In my white and lavender slippers that are just one size too small, I shuffle shakily towards the wheelchair being rolled in my direction. Just a few difficult steps and my tiny, hundred- and thirty-pound frame collapses heavily into the medical chair. The whole time, I am doubled over at the waist, clutching the same solid-gray hospital waste bucket that they had given me on my discharge just yesterday. I cannot even look up as a temperature gauge scans me for fever to enact proper COVID-19 protocols. After the quick scan, I’m rolled, achingly slowly, over to the triage nurse that instantly addresses me by name. I am impressed that they know me so well through my frequency of visits. The nurse asks me standard questions, like what my symptoms were, how long they’ve persisted, and my medical history; all a very slow, painful recounting of the morning’s events. I woke up. I felt pain. And now I am here, simple as that. With registration complete they wheel me over to get some vitals done, my head practically buried in my waste bucket the whole time. I can barely croak out measly responses to their rapid questions. This whole introductory protocol takes about fifteen minutes of sharp, pulsing agony before I am finally wheeled back into a hospital room. My fiancé, having stood sentry and assisted in my care the whole time, helps me climb into the uncomfortable little hospital bed and change into a gown. From there, the second longest wait in this process begins, the wait to actually be seen by a medical professional; the first being the hours spent in sheer pain trying to convince myself not to go to the hospital because of expense and previous gaslighting of my symptoms. It can take minutes, it can take hours, but either way I lay there in the fetal position begging for some semblance of peace in the near future.

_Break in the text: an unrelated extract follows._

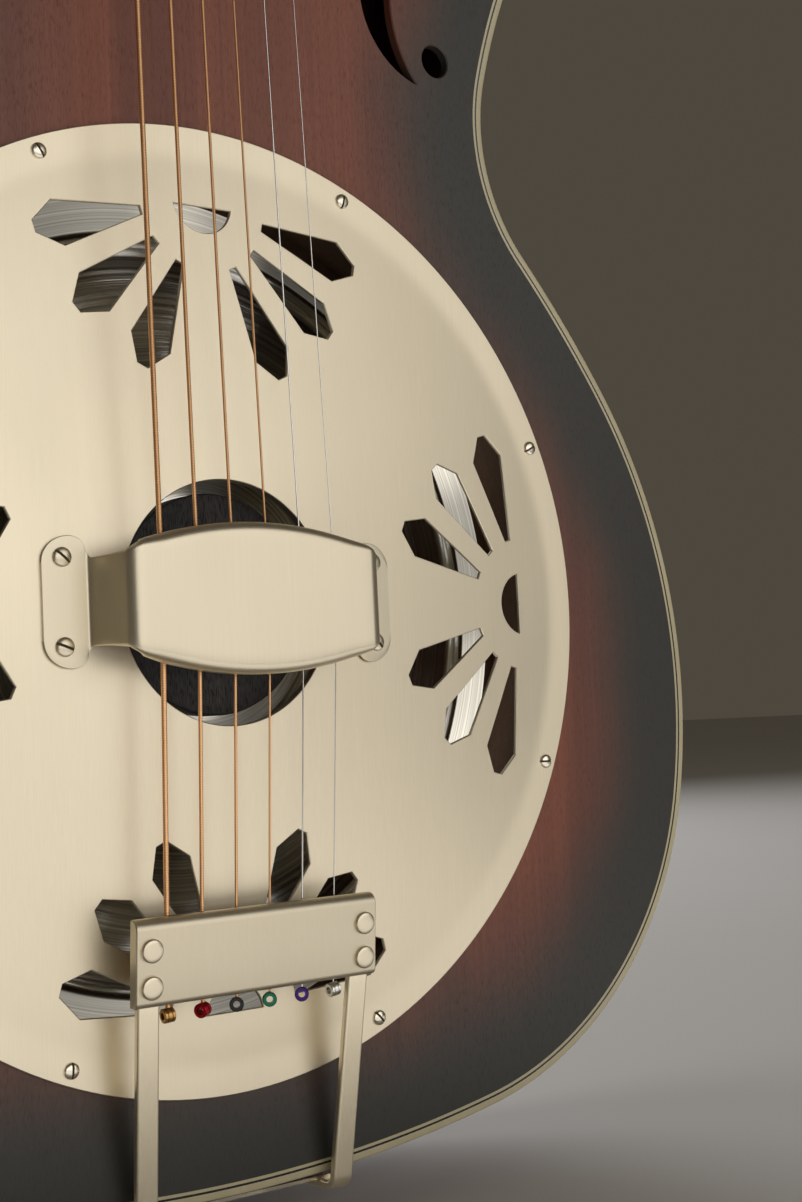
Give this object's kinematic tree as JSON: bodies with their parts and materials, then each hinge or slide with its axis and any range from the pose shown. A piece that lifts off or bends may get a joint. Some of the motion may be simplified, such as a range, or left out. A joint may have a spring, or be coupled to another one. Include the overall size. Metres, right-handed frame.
{
  "type": "resonator guitar",
  "caption": "Round-neck resonator guitar with a waisted wooden body, a perforated metal cover over a spun cone, curved sound holes, a palm rest, a strapped-on tailpiece and open geared tuners.",
  "frame": {"origin": "the middle of the footprint, at the height of the strap button that ends the body", "axes": "+Z runs along the strings from the tail to the head, -Y faces out of the top and the cover, +X is the treble side"},
  "size_m": [0.36, 0.11, 0.9633],
  "materials": {
    "burst_wood": "satin red-brown sunburst lacquer over laminated mahogany, shading to charcoal at the edges",
    "back_wood": "satin red-brown lacquer over laminated mahogany",
    "raw_wood": "unfinished softwood, sanded",
    "neck_wood": "satin red-brown lacquer over mahogany",
    "rosewood": "oiled dark rosewood, open grain",
    "veneer": "satin black-stained veneer",
    "biscuit_wood": "dark stained hard wood, grain along the strings",
    "saddle_wood": "hard maple, sanded",
    "cream_binding": "aged cream, polished",
    "nickel": "warm brushed nickel plate, brushed along the strings",
    "nickel_polished": "polished nickel plate",
    "cone_metal": "spun bare aluminium with fine concentric lines",
    "screw_metal": "nickel-plated",
    "steel": "bare steel",
    "bone": "bone, polished",
    "pearl": "pearl dots",
    "fret_wire": "polished nickel-silver",
    "bronze_wound": "phosphor-bronze wound round steel",
    "plain_steel": "bright plain steel wire",
    "ball_ends": "small spools, each anodised in its own colour",
    "black_plastic": "black, polished",
    "brass": "cut brass",
    "button_plastic": "aged cream, polished"
  },
  "bodies": {
    "guitar": {"body_top": "burst_wood", "body_back": "back_wood", "top_binding": "cream_binding", "back_binding": "cream_binding", "side_treble": "back_wood", "side_bass": "back_wood", "linings": "raw_wood", "neck_block": "raw_wood", "tail_block": "raw_wood", "sound_well": "raw_wood", "braces": "raw_wood", "resonator_cone": "cone_metal", "biscuit": "biscuit_wood", "saddle": "saddle_wood", "biscuit_screw": "steel", "cover_plate": "nickel", "cover_screws": "screw_metal", "palm_rest": "nickel", "palm_rest_screws": "screw_metal", "tailpiece_plate": "nickel", "tailpiece_straps": "nickel_polished", "tailpiece_bracket": "nickel_polished", "tailpiece_rivets": "screw_metal", "tailpiece_screws": "screw_metal", "strap_button": "nickel_polished", "strap_button_screw": "screw_metal", "neck": "neck_wood", "heel_cap": "cream_binding", "headstock_veneer": "veneer", "truss_rod": "steel", "truss_rod_cover": "black_plastic", "truss_cover_screws": "screw_metal", "fingerboard": "rosewood", "frets": "fret_wire", "fret_markers": "pearl", "nut": "bone", "wound_strings": "bronze_wound", "plain_strings": "plain_steel", "string_ball_ends": "ball_ends", "tuner_plates": "nickel_polished", "tuner_bushings": "nickel_polished", "tuner_screws": "screw_metal"},
    "key_1": {"tuner_key_1": "button_plastic"},
    "post_1": {"tuner_post_1": "nickel_polished", "tuner_gear_1": "brass"},
    "key_2": {"tuner_key_2": "button_plastic"},
    "post_2": {"tuner_post_2": "nickel_polished", "tuner_gear_2": "brass"},
    "key_3": {"tuner_key_3": "button_plastic"},
    "post_3": {"tuner_post_3": "nickel_polished", "tuner_gear_3": "brass"},
    "key_4": {"tuner_key_4": "button_plastic"},
    "post_4": {"tuner_post_4": "nickel_polished", "tuner_gear_4": "brass"},
    "key_5": {"tuner_key_5": "button_plastic"},
    "post_5": {"tuner_post_5": "nickel_polished", "tuner_gear_5": "brass"},
    "key_6": {"tuner_key_6": "button_plastic"},
    "post_6": {"tuner_post_6": "nickel_polished", "tuner_gear_6": "brass"}
  },
  "joints": [
    {"name": "tuner_key_1_turn", "type": "hinge", "parent": "guitar", "child": "key_1", "pos_m": [-0.024, 0.00121, 0.83467], "axis": [1, 0, 0], "continuous": true},
    {"name": "tuner_post_1_turn", "type": "hinge", "parent": "guitar", "child": "post_1", "pos_m": [-0.024, -0.01453, 0.84662], "axis": [0, -0.9692, 0.2464], "continuous": true},
    {"name": "tuner_key_2_turn", "type": "hinge", "parent": "guitar", "child": "key_2", "pos_m": [-0.024, 0.01057, 0.8715], "axis": [1, 0, 0], "continuous": true},
    {"name": "tuner_post_2_turn", "type": "hinge", "parent": "guitar", "child": "post_2", "pos_m": [-0.024, -0.00517, 0.88345], "axis": [0, -0.9692, 0.2464], "continuous": true},
    {"name": "tuner_key_3_turn", "type": "hinge", "parent": "guitar", "child": "key_3", "pos_m": [-0.024, 0.01994, 0.90833], "axis": [1, 0, 0], "continuous": true},
    {"name": "tuner_post_3_turn", "type": "hinge", "parent": "guitar", "child": "post_3", "pos_m": [-0.024, 0.00419, 0.92028], "axis": [0, -0.9692, 0.2464], "continuous": true},
    {"name": "tuner_key_4_turn", "type": "hinge", "parent": "guitar", "child": "key_4", "pos_m": [0.024, 0.01994, 0.90833], "axis": [1, 0, 0], "continuous": true},
    {"name": "tuner_post_4_turn", "type": "hinge", "parent": "guitar", "child": "post_4", "pos_m": [0.024, 0.00419, 0.92028], "axis": [0, -0.9692, 0.2464], "continuous": true},
    {"name": "tuner_key_5_turn", "type": "hinge", "parent": "guitar", "child": "key_5", "pos_m": [0.024, 0.01057, 0.8715], "axis": [1, 0, 0], "continuous": true},
    {"name": "tuner_post_5_turn", "type": "hinge", "parent": "guitar", "child": "post_5", "pos_m": [0.024, -0.00517, 0.88345], "axis": [0, -0.9692, 0.2464], "continuous": true},
    {"name": "tuner_key_6_turn", "type": "hinge", "parent": "guitar", "child": "key_6", "pos_m": [0.024, 0.00121, 0.83467], "axis": [1, 0, 0], "continuous": true},
    {"name": "tuner_post_6_turn", "type": "hinge", "parent": "guitar", "child": "post_6", "pos_m": [0.024, -0.01453, 0.84662], "axis": [0, -0.9692, 0.2464], "continuous": true}
  ],
  "couplings": [
    {"joint": "tuner_post_1_turn", "follows": "tuner_key_1_turn", "ratio": -0.0625},
    {"joint": "tuner_post_2_turn", "follows": "tuner_key_2_turn", "ratio": -0.0625},
    {"joint": "tuner_post_3_turn", "follows": "tuner_key_3_turn", "ratio": -0.0625},
    {"joint": "tuner_post_4_turn", "follows": "tuner_key_4_turn", "ratio": -0.0625},
    {"joint": "tuner_post_5_turn", "follows": "tuner_key_5_turn", "ratio": -0.0625},
    {"joint": "tuner_post_6_turn", "follows": "tuner_key_6_turn", "ratio": -0.0625}
  ]
}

I think it was probably the umpteenth time of being stuck with a needle that I finally stopped responding to the pinch entirely. It was incomparable to the hot pain snaking through my abdomen at the moment. After waiting what feels like decades for a doctor to appear, there are a few medical interventions that can or cannot be enacted dictated solely by the doctor’s bias. The most common line I hear in the ER is, “We will not be prescribing you any narcotics”, as they claim it will do more damage than this frequent, intense, vomit-inducing pain will. An ignorant and empty observation from my perspective, as I know that I have far more knowledge from my direct experiences of living with this ailment than this half-empty opinion based in historic racial discrimination.
Black patients receive pain medication nearly half as often as their white counterparts. This is exactly the situation presented to me as I have been told directly that it is their personal bias dictating this decision and have even brought it up myself; which ends up with the doctor shutting down any further conversation with the frustration almost akin to a child’s fit. I am hurting. I am in pain. I need a serious medication to stop that yet next door I can hear a man getting prescribed four milligrams of morphine for his inexplicable “back pain”. And yes, before you ask, he was an older gentleman of white complexion. For what I have to fight for, they are given so liberally without argument. The result of such medical ignorance is me, a scrawny twenty-one-year-old, writhing in agony for hours with no true medical aid. I tell them which medicines do nothing; they administer them anyway. I tell them what actually works, they just turn away. I am entirely powerless here and all I beg for, with every aching minute, is for someone to open their heart and help me. It hurts and I am hurt, and the American healthcare system continues to fail and ignore me.